— Excerpt from a dataset —
┌────────
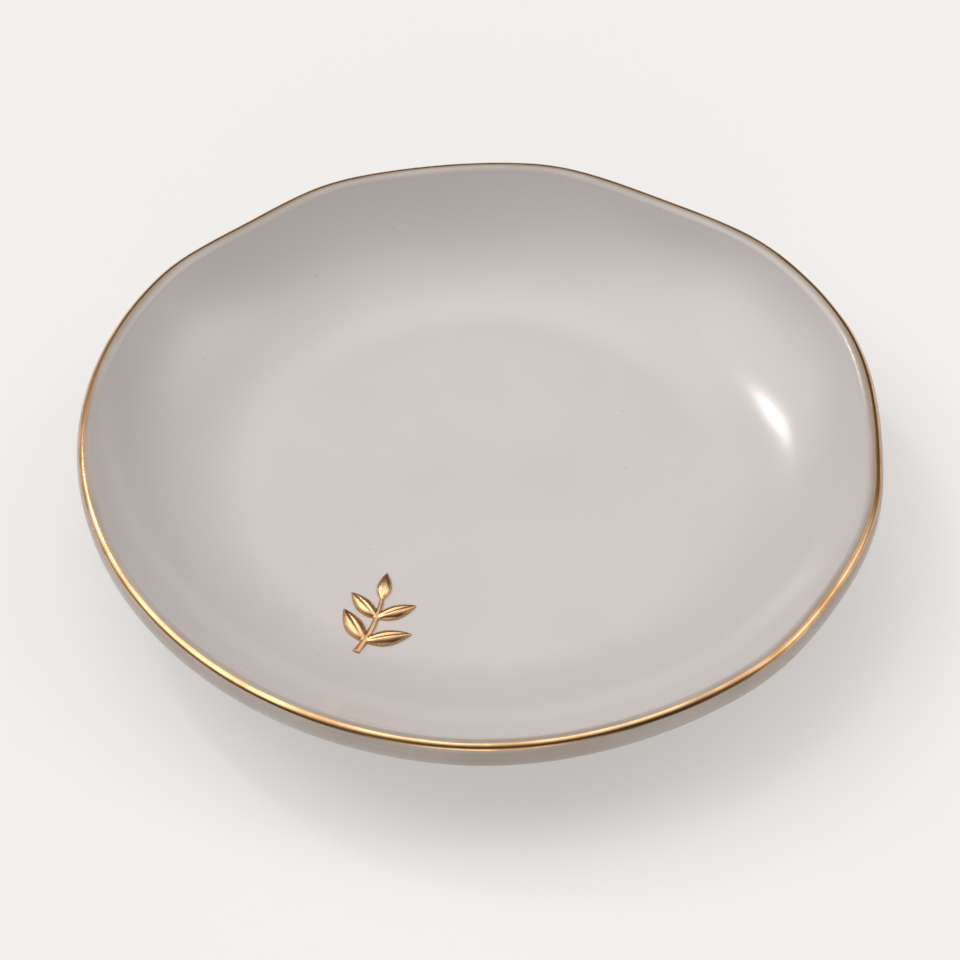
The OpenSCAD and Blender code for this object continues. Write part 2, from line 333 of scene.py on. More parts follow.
class Wiring:
    """Adds nodes to one tree, in rows, and joins them."""

    def __init__(self, tree):
        self.tree = tree
        self.count = 0

    def add(self, kind, inputs=None, **settings):
        """A node with its settings; inputs maps a socket's name or number to its value"""
        node = self.tree.nodes.new(kind)
        node.location = (200 * (self.count % 10), -260 * (self.count // 10))
        self.count += 1
        for name, value in settings.items():
            setattr(node, name, value)
        for key, value in (inputs or {}).items():
            self.feed(node.inputs[key], value)
        return node

    def feed(self, socket, value):
        """Joins a socket to another, or sets its own value"""
        if isinstance(value, bpy.types.NodeSocket):
            self.tree.links.new(value, socket)
        else:
            socket.default_value = value

    def sum_up(self, operation, *values, clamp=False):
        """A Math node's result"""
        node = self.add("ShaderNodeMath", dict(enumerate(values)), operation=operation)
        node.use_clamp = clamp
        return node.outputs[0]

    plus = partialmethod(sum_up, "ADD")
    minus = partialmethod(sum_up, "SUBTRACT")
    times = partialmethod(sum_up, "MULTIPLY")
    over = partialmethod(sum_up, "DIVIDE")
    scaled = partialmethod(sum_up, "MULTIPLY_ADD")
    power = partialmethod(sum_up, "POWER")
    larger = partialmethod(sum_up, "MAXIMUM")
    exponent = partialmethod(sum_up, "EXPONENT")
    sine = partialmethod(sum_up, "SINE")
    cosine = partialmethod(sum_up, "COSINE")

    def shape(self, kind, inputs=None, **settings):
        """The first result of a Geometry node"""
        return self.add("GeometryNode" + kind, inputs, **settings).outputs[0]

    def dot(self, a, b):
        """How far a vector reaches along a direction"""
        node = self.add("ShaderNodeVectorMath", {0: a, 1: tuple(b)}, operation="DOT_PRODUCT")
        return node.outputs["Value"]

    def whole(self, operation, *values):
        """An Integer Math node's result"""
        node = self.add("FunctionNodeIntegerMath", dict(enumerate(values)), operation=operation)
        return node.outputs[0]

    def xyz(self, x, y, z):
        return self.add("ShaderNodeCombineXYZ", {0: x, 1: y, 2: z}).outputs[0]

    def fill(self, node, **inputs):
        """Feeds a node's sockets by name; an underscore in a name stands for a space"""
        for name, value in inputs.items():
            self.feed(node.inputs[name.replace("_", " ")], value)
        return node

    def group(self, make, **inputs):
        """A group node with its inputs"""
        tree = once(make)
        kind = tree.bl_idname.replace("Tree", "Group")
        return self.fill(self.add(kind, node_tree=tree), **inputs)

    def bump(self, height, **inputs):
        """The normal that a height gives"""
        return self.fill(self.add("ShaderNodeBump", {"Height": height}), **inputs).outputs[0]

    def colour_mix(self, factor, a, b):
        """A colour at a share of the way from a to b"""
        node = self.add("ShaderNodeMix", {0: factor, 6: a, 7: b}, data_type="RGBA")
        return node.outputs[2]

    def either(self, share, a, b):
        """One shader, the other, or a mixture of the two"""
        return self.add("ShaderNodeMixShader", {0: share, 1: a.outputs[0], 2: b.outputs[0]})

    def steady(self, value, low, high):
        """A smooth step from 0 at the low value to 1 at the high one"""
        node = self.add("ShaderNodeMapRange", {0: value, 1: low, 2: high},
                        interpolation_type="SMOOTHSTEP")
        return node.outputs[0]


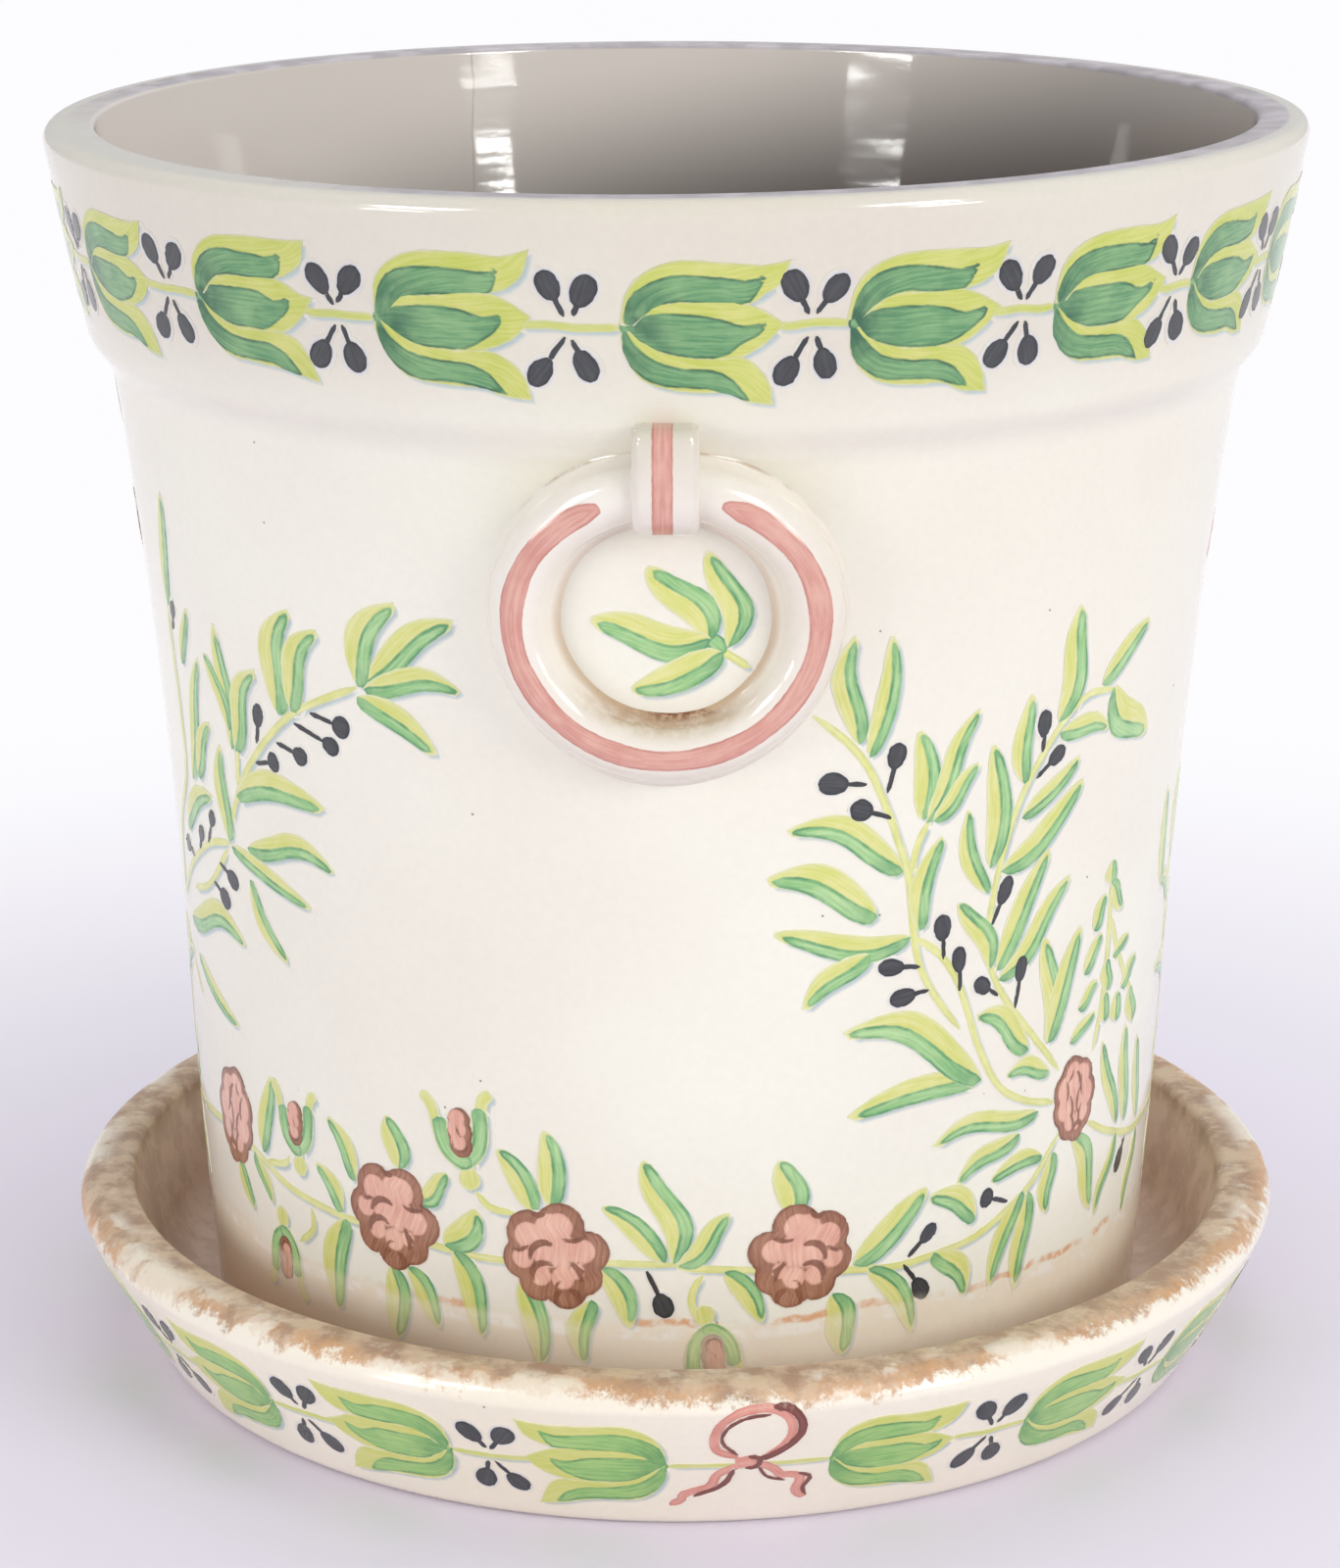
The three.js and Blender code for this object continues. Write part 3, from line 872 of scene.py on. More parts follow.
RIGHT_LEAVES = (
    (19.2, 214, 18.2, 243, 6.5, 0.08), (20.4, 210, 21.9, 242, 5.9, -0.08),
    (24.5, 177, 12, 191, -7.6, 0.12), (21.8, 165, 10, 178, -9, 0.1), (25.8, 158, 11, 163, -7, -0.1),
    (21.2, 154, 14.1, 141, -6.5, 0.05), (26.7, 191, 25.5, 215, 7.3, -0.1),
    (27.3, 190, 32.6, 219, 5.8, 0), (28.1, 190, 32.9, 204, 5.2, -0.05),
    (27.1, 160, 29, 185, 6.2, 0.08), (35.7, 113, 18.6, 133, -9.3, 0.12),
    (35.4, 113, 19.4, 109, -7.1, 0.05), (35.4, 174, 34.5, 208, 7.7, -0.1),
    (35.3, 167, 32, 191, 5.5, 0.1), (36.2, 145, 31.5, 165, 6.4, -0.12),
    (37.4, 144, 43.7, 175, 7, 0), (37.8, 141, 47.6, 165, 6.7, -0.05),
    (37.2, 172, 48.4, 192, 7.5, -0.08), (39.6, 186, 47.4, 199, 5.4, -0.05),
    (39.3, 196, 39.1, 220, 6.3, 0.05), (43.6, 211, 44.9, 242, 8.8, -0.1),
    (50.3, 218, 58.2, 232, 6.6, 0), (44.2, 207, 52.3, 205, 5.9, 0.05),
    (52.5, 215, 61, 199, 10.6, -0.15), (45.7, 118, 43.9, 149, 7.7, -0.12),
    (46.1, 118, 50.2, 149, 7.7, 0), (42.5, 118, 35, 132, -7.3, 0.08),
    (46.2, 109, 39.7, 112, -5.6, 0.1), (62.3, 82, 57, 110, 5.7, 0), (64.8, 81, 62.9, 111, 7.1, 0),
    (69.7, 78, 67.4, 104, 6.1, 0), (72.5, 146, 71.1, 175, 6.7, 0),
)
FERN_LEAVES = (
    (56.1, 158, 55.9, 164, 4.1, 0), (53.3, 146, 55, 155, 3.7, 0), (56.4, 157, 59.1, 148, -3.8, 0),
    (52.1, 134, 54.8, 144, 3.5, 0), (58.3, 135, 61.7, 139, 2.8, 0), (51.5, 124, 54.8, 130, 3.1, 0),
    (61, 124, 64.4, 131, 3.5, 0), (57.1, 126, 56.5, 135, 4.2, 0), (57.1, 117, 56.5, 125, 4.2, 0),
    (50.3, 115, 54.7, 121, 2.8, 0), (60, 115, 59.6, 123, 4.6, 0), (65, 111, 63.2, 122, 4.8, 0),
)
FLANK_LEAVES = (
    (82, 77, 79.5, 96, 7, -0.05), (86.5, 87, 84, 104, 6.5, 0.08), (96, 86, 98.5, 103, -6.5, 0.08),
    (99.5, 77, 102, 95, 7, -0.05), (83.5, 73, 80.5, 50, -7, 0.1), (88, 65, 86, 44, 7.5, -0.05),
    (94, 65, 97, 45, -7, 0.05), (99.5, 74, 103.5, 54, 7, -0.1), (81, 112, 73.5, 120, -6.5, 0.1),
    (79.6, 124, 86.5, 137, 7, 0.1), (78.8, 138, 72.5, 146, -6, 0.1),
    (78.5, 150, 79.5, 176, 7, 0.08), (78.5, 150, 84.5, 168, 6.5, 0.08),
    (98.5, 104, 93, 118, -6, 0.1), (100.5, 114, 107, 124, 6, 0.1),
)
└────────
— STATED GOAL —
Exactly as they stand, please print the lines from the first line of the records above down to the line that includes "self.count = 0", both of those included and no others.

— EXERCISE OUTPUT —
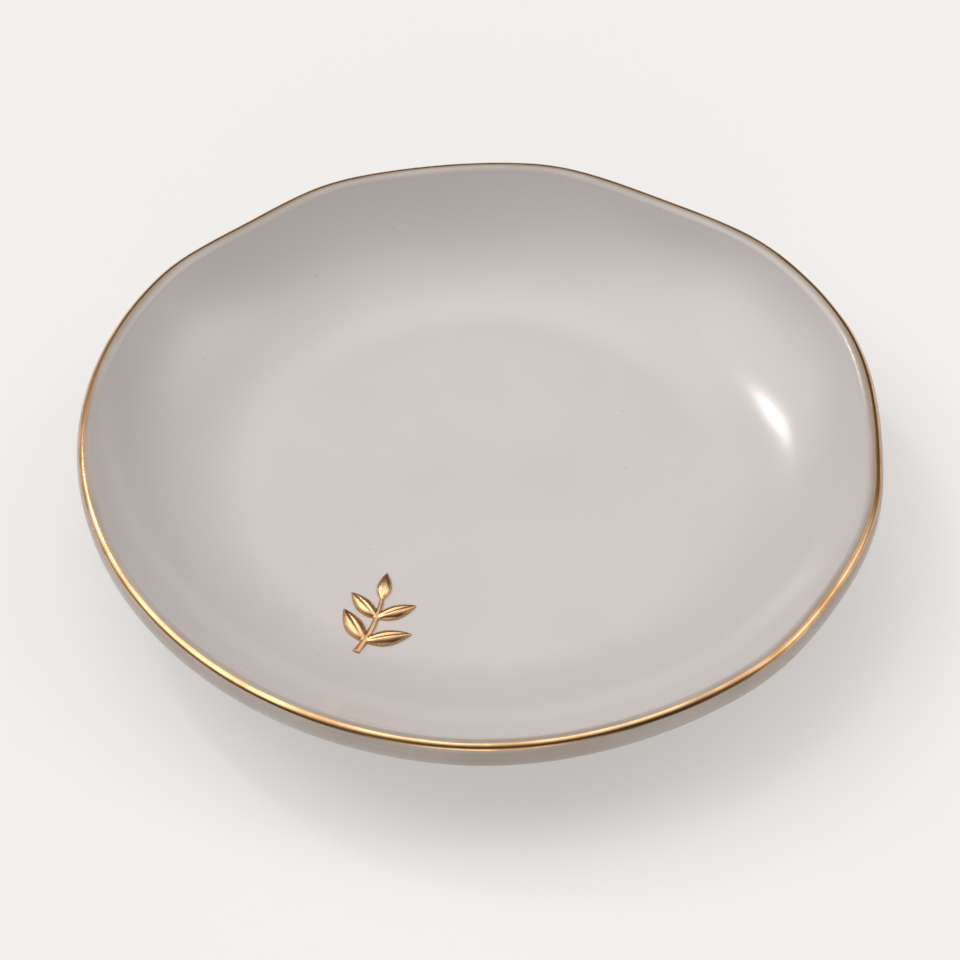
The OpenSCAD and Blender code for this object continues. Write part 2, from line 333 of scene.py on. More parts follow.
class Wiring:
    """Adds nodes to one tree, in rows, and joins them."""

    def __init__(self, tree):
        self.tree = tree
        self.count = 0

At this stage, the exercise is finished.